In fact, one could argue that this is precisely the kind of anticipatory constitutional function that State of Tamil Nadu v. Governor of Tamil Nadu indirectly gestured towards. Instead of allowing political controversy to mature into constitutional litigation, the President could — and perhaps should — use Article 143 to consult the Court before a legal crisis emerges
Conclusion
In conclusion, a few things are clear. First, the rationale behind introducing the advisory jurisdiction under the Government of India Act, 1935, no longer holds the same relevance in a post-constitutional landscape. The Indian Constitution, through practice and interpretation, has evolved in a way that renders the utility of Article 143 references increasingly questionable. Second, where the Supreme Court has already pronounced a binding judgment on a matter, a subsequent presidential reference under Article 143 raises serious concerns. It risks being perceived not as a genuine constitutional query, but as a mechanism to indirectly review or circumvent a final verdict through executive initiative.
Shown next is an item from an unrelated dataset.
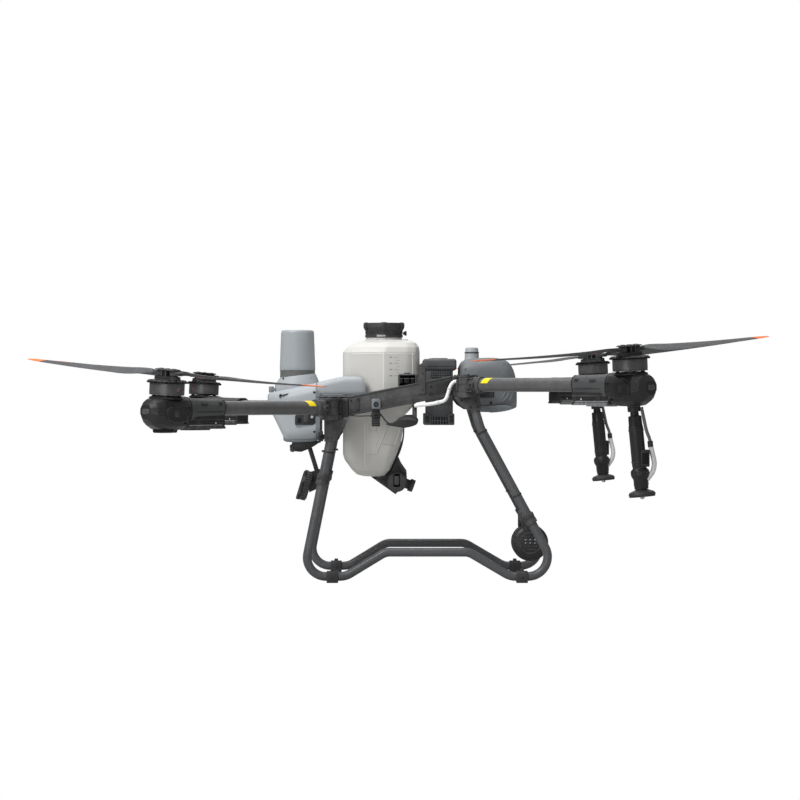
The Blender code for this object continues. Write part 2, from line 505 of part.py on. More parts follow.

In this light, the Court should decline to answer the present reference. Not only because such a course would preserve judicial finality and institutional integrity, but also because the constitutional structure provides no clear accountability mechanism for advisory opinions: the President is under no legal obligation to act upon them, and the Court is under no duty to issue one. The real question, then, is this: if such references are neither binding on the President nor obligatory upon the Court, what constitutional function do they genuinely serve today?